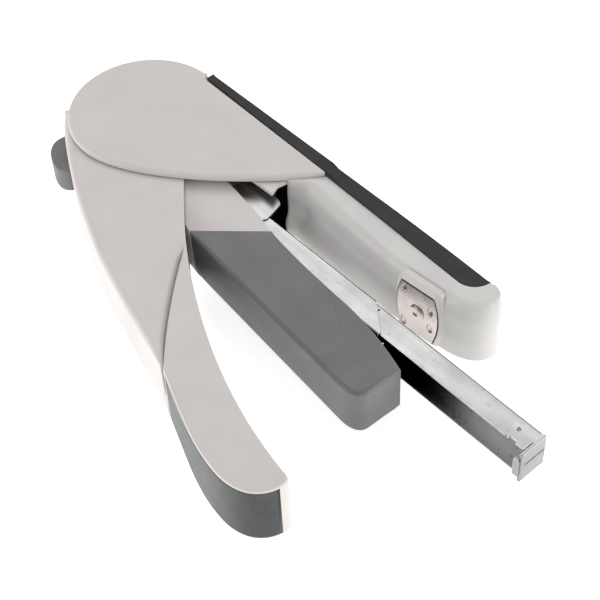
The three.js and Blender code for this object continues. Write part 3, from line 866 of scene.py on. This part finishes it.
def magazine_channel():
    """The staple channel, with its outlet, notches and dimple near the front."""
    walls = bent_channel(CARRIER_HALF, 1.2, -8.4, 100, 205)
    outlet = block((201.6, 207), (-0.6, 2), (-6.6, 6.6))
    notch = block((198.6, 201.6), (-9, -7.2), (6, 8))
    small_notch = block((197.0, 197.8), (-9, -7.9), (6, 8))
    hole = post((130.8, -0.9), 0.45, 6, 8, 16)
    dimple = ball((198.6, -3.4, 7.6), (0.95, 0.95, 0.665), 20, 12)
    mesh = cut(walls, outlet, notch, small_notch, hole, dimple)
    rear = block((100, 101), (-7.6, 1.1), (-6.8, 6.8))
    return soften(join(mesh, rear), 0.1, 1)


def magazine_front():
    x0, x1 = 205.3, 206.6
    plate = prism([(x0, -10.6), (x1, -10.6), (x1, 1.2), (x0, 1.2)], -CARRIER_HALF, CARRIER_HALF)
    plate = soften(plate, 0.35, 3)
    hook = block((203.7, 206.1), (-11.4, -10.2), (-4, 4))
    slit = block((x0 - 1, x1 + 1), (-9, 2), (0.5, 1.1))
    return cut(join(plate, hook), slit)


def limit_bracket():
    """A sheet over the guide's wall, with a rounded free corner at the base's end wall."""
    tab = Outline(50, -3.6).line((70.6, -3.6), (71.6, -0.6)).curve((70.6, 4), (69.4, 7.6), steps=8).curve(
        (68, 9), (64.4, 9.2), steps=6).line((62, 12.6), (50, 12.6)).points
    return soften(prism(tab, 7.9, 8.7), 0.22, 2, 50)


def paint_guide_edge_shadow(obj):
    """The faces along the guide's upper edge get the near-black painted shadow, a thin dark line."""
    obj.data.materials.append(SHADOW)
    for face in obj.data.polygons:
        x, y, z = (face.center - PIVOT) / MM
        if x > 60 and y > 0.5 and z > 7:
            face.material_index = 1


def shade_channel_inside(obj):
    """The channel's inner faces get the shaded copy of the steel, a painted shade."""
    obj.data.materials.append(SHADED_INNER_STEEL)
    for face in obj.data.polygons:
        _x, y, z = (face.center - PIVOT) / MM
        normal = face.normal
        wall = abs(z) < CARRIER_HALF - STEEL / 2 and normal.z * z < -0.5 * abs(z)
        web = y < 1.0 and normal.y < -0.5 and abs(z) < CARRIER_HALF - STEEL
        if wall or web:
            face.material_index = 1


def build_head():
    add_piece("head_side_frame", soften(head_frame(), 0.15, 1), "head", IVORY,
              ["head_frame"])
    add_piece("head_cover_shell", head_cover(), "head", GREY, ["head_cover"])
    guide = add_piece("guide_rail", magazine_guide(), "head", NICKEL,
                      ["magazine_guide"])
    paint_guide_edge_shadow(guide)
    add_piece("limit_plate", limit_bracket(), "head", NICKEL, ["limit_bracket"])
    channel = add_piece("staple_channel", magazine_channel(), "magazine", NICKEL,
                        ["magazine_channel"])
    shade_channel_inside(channel)
    add_piece("channel_front", magazine_front(), "magazine", NICKEL, ["magazine_front"])


# ---------------------------------------------------------------- handle

SEAM = ((63.6, -32), (78, -53), (104, -74.6))
BUTTON_PLACE = (-11.56, -31.59)
BUTTON_TURN = math.pi + math.radians(-29)


def outer_edge(outline):
    """Adds the handle's outer side, from its rear end to the seam."""
    return outline.curve((4, -41), (22, -49), (41, -56.5), steps=24).curve(
        (58, -63), (80, -67.6), SEAM[2], steps=24)


def rear_shell():
    outline = Outline(*SEAM[0]).curve((48, -21.5), (30, -5.5), polar(HUB_RADIUS, 51), steps=30)
    outline.arc(HUB_RADIUS, 51, 165, steps=30).line(polar(REAR_RADIUS, 222)).arc(REAR_RADIUS, 222, 240)
    outer_edge(outline).curve((81, -54.6), SEAM[0], steps=20)
    def share(x, y):
        return min(1, max(0, -21 - y - 0.2 * x) / 4)
    mesh = slab(outline.points, -SHELL_HALF, SHELL_HALF, (2.6, 2.6), (2.6, 2.6), 8, share)
    inner = SHELL_HALF - SHELL_WALL
    hollow = Outline(140, -60).line((60, 40), (-30, 40), (-40, -10), polar(30.6, 215)).arc(
        HEAD_RADIUS, 218, 240).curve((5, -38.6), (23, -46.8), (42, -54.2)).curve(
        (58, -60.4), (82, -65.2), (112, -74)).points
    return cut(mesh, prism(hollow, -inner, inner), on_rear_wall(block((-10.3, 10.3), (-6, 6), (-6, 6))),
               post((0, 0), PIN_BORE, -17, 17))


def on_rear_wall(mesh):
    """Moves a piece drawn round the button's middle to its place on the handle's outer wall."""
    return turned(mesh, Matrix.Translation((*BUTTON_PLACE, 0)) @ Matrix.Rotation(BUTTON_TURN, 4, "Z"))


def leaf_outline():
    return Outline(63.9, -32.2).curve((81.3, -54.6), (104.3, -74.7), steps=24).curve(
        (118, -80), (134, -87.6), (149, -88.3), steps=24).curve(
        (158.4, -88.6), (164.8, -84.2), (166, -76.2), steps=18).curve(
        (166.4, -72.8), (164, -72.5), steps=8).curve(
        (127.7, -67.9), (93.9, -52.5), (63.9, -32.2), steps=40).points


def grip_outline(grow=0.0):
    """A curved strip along the leaf's outer side and round its tip, grown on all sides for its recess."""
    g = grow
    strip = Outline(105.4 - g, -74.9 - 2 * g)
    strip.curve((118, -80 - g), (134, -88 - g), (149, -88.5 - g), steps=30)
    strip.curve((158.2 + g, -88.8 - g), (164.5 + g, -84.7 - g), (165.8 + g, -77.2 + g), steps=22)
    strip.line((164.2 - g, -77.2 + g))
    strip.curve((162.7 - g, -83.4 + g), (157, -87 + g), (149, -86.8 + g), steps=22)
    return strip.curve((134, -86 + g), (118, -78.4 + g), (106 - g, -73.6 + g), steps=30).points


def leaf():
    mesh = slab(leaf_outline(), -LEAF_HALF, LEAF_HALF, (1.0, 1.0), (1.0, 1.0))
    inner = SHELL_HALF - SHELL_WALL
    hollow = Outline(50, -20).line((60, -50), (104, -71.9)).curve(
        (118, -77), (134, -84.6), (149, -85.2)).curve((157, -85.4), (161.6, -82), (162.6, -76)).line(
        (162.6, -60)).points
    recess = prism(grip_outline(0.15), -GRIP_HALF - 0.15, GRIP_HALF + 0.15)
    return cut(mesh, prism(hollow, -inner, inner), recess)


def grip():
    return slab(grip_outline(), -GRIP_HALF, GRIP_HALF, (0.3, 0.3), (0.3, 0.3), 3)


def button():
    outline = Outline(-9.9, -3.4).line((4, -3.4), (9.9, -0.8)).curve(
        (9.7, 3.4), (5.6, 6.2), (0.4, 6.2), steps=20).curve(
        (-5.4, 6.2), (-9.6, 4.6), (-9.9, 0.4), steps=20).points
    return on_rear_wall(slab(outline, -5.7, 5.7, (0.9, 0.9), (0.9, 0.9)))


def build_handle():
    add_piece("handle_rear_body", rear_shell(), "handle", IVORY, ["handle_rear_shell"])
    add_piece("handle_front_leaf", leaf(), "handle", IVORY, ["handle_front_shell"])
    add_piece("handle_grip", grip(), "handle", GRIP, ["grip_pad"])
    add_piece("release_key", button(), "button", KEY, ["release_button"])


# ---------------------------------------------------------------- studio

CAMERA_PLACE = (0.287703, -0.209714, 0.416184)
CAMERA_AHEAD = (-0.51020, 0.42074, -0.75011)
CAMERA_RIGHT = (0.66621, 0.74493, -0.03530)
FLOOR_GLOW = 0.7
SKY_STRENGTH = 0.455

# Azimuth and elevation in degrees, then distance, width and height in metres, and power in watts
SOFTBOXES = {
    "left_box": (-24, 15, 1.6, 1.0, 0.9, 9),
    "right_box": (124, 15, 1.6, 1.0, 0.9, 11.5),
    "back_box": (232, 52, 1.8, 1.2, 1.0, 7),
}


def camera():
    data = bpy.data.cameras.new("camera")
    obj = bpy.data.objects.new("camera", data)
    bpy.context.scene.collection.objects.link(obj)
    data.lens = 90
    data.sensor_width = 36
    data.clip_start = 0.02
    data.clip_end = 20
    ahead = Vector(CAMERA_AHEAD).normalized()
    right = Vector(CAMERA_RIGHT).normalized()
    up = right.cross(ahead)
    place = Matrix((right, up, -ahead)).transposed().to_4x4()
    place.translation = Vector(CAMERA_PLACE)
    obj.matrix_world = place
    bpy.context.scene.camera = obj


def softbox(name, azimuth, elevation, distance, width, height, power):
    data = bpy.data.lights.new(name, "AREA")
    data.shape = "RECTANGLE"
    data.size = width
    data.size_y = height
    data.energy = power
    obj = bpy.data.objects.new(name, data)
    bpy.context.scene.collection.objects.link(obj)
    a, e = math.radians(azimuth), math.radians(elevation)
    out = Vector((math.sin(a) * math.cos(e), -math.cos(a) * math.cos(e), math.sin(e)))
    obj.location = out * distance
    obj.rotation_euler = out.to_track_quat("Z", "Y").to_euler()


def add_floor():
    floor = as_object("floor", block((-4, 4), (-4, 4), (-0.02, 0)))
    surface = Surface("floor_look", 0.7)
    surface.mottle(tone("f6f6f6"), tone("fafafa"), 3)
    surface.grain(300, 2e-6)
    surface.shader.inputs["Emission Color"].default_value = (1, 1, 1, 1)
    surface.shader.inputs["Emission Strength"].default_value = FLOOR_GLOW
    floor.data.materials.append(surface.finish(specular=0.2))


def add_sky():
    world = bpy.data.worlds.new("studio")
    bpy.context.scene.world = world
    world.use_nodes = True
    background = world.node_tree.nodes["Background"]
    background.inputs["Color"].default_value = (1, 1, 1, 1)
    background.inputs["Strength"].default_value = SKY_STRENGTH


def studio():
    add_floor()
    add_sky()
    for name, setting in SOFTBOXES.items():
        softbox(name, *setting)
    bpy.context.scene.view_settings.view_transform = "Standard"


dress_cad_nodes()
build_base()
build_head()
build_handle()
studio()
camera()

* _Exercise_: From the first line of the data through the line with "return cut(join(plate, hook), slit)", quote each line exactly and add nothing else.

* _Written solution_:
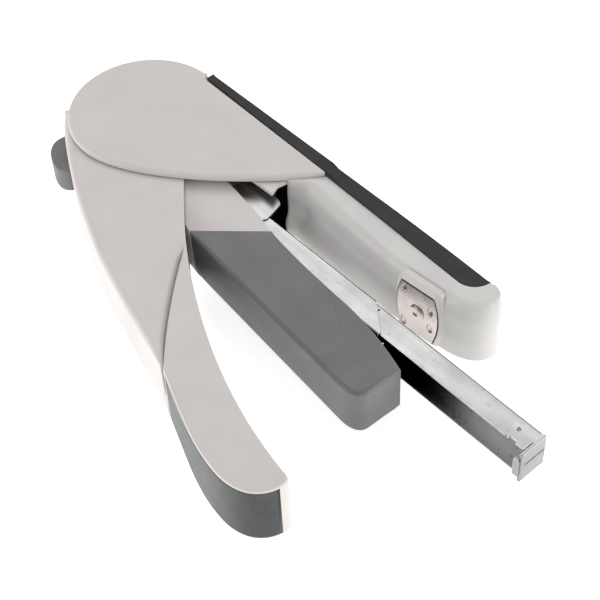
The three.js and Blender code for this object continues. Write part 3, from line 866 of scene.py on. This part finishes it.
def magazine_channel():
    """The staple channel, with its outlet, notches and dimple near the front."""
    walls = bent_channel(CARRIER_HALF, 1.2, -8.4, 100, 205)
    outlet = block((201.6, 207), (-0.6, 2), (-6.6, 6.6))
    notch = block((198.6, 201.6), (-9, -7.2), (6, 8))
    small_notch = block((197.0, 197.8), (-9, -7.9), (6, 8))
    hole = post((130.8, -0.9), 0.45, 6, 8, 16)
    dimple = ball((198.6, -3.4, 7.6), (0.95, 0.95, 0.665), 20, 12)
    mesh = cut(walls, outlet, notch, small_notch, hole, dimple)
    rear = block((100, 101), (-7.6, 1.1), (-6.8, 6.8))
    return soften(join(mesh, rear), 0.1, 1)


def magazine_front():
    x0, x1 = 205.3, 206.6
    plate = prism([(x0, -10.6), (x1, -10.6), (x1, 1.2), (x0, 1.2)], -CARRIER_HALF, CARRIER_HALF)
    plate = soften(plate, 0.35, 3)
    hook = block((203.7, 206.1), (-11.4, -10.2), (-4, 4))
    slit = block((x0 - 1, x1 + 1), (-9, 2), (0.5, 1.1))
    return cut(join(plate, hook), slit)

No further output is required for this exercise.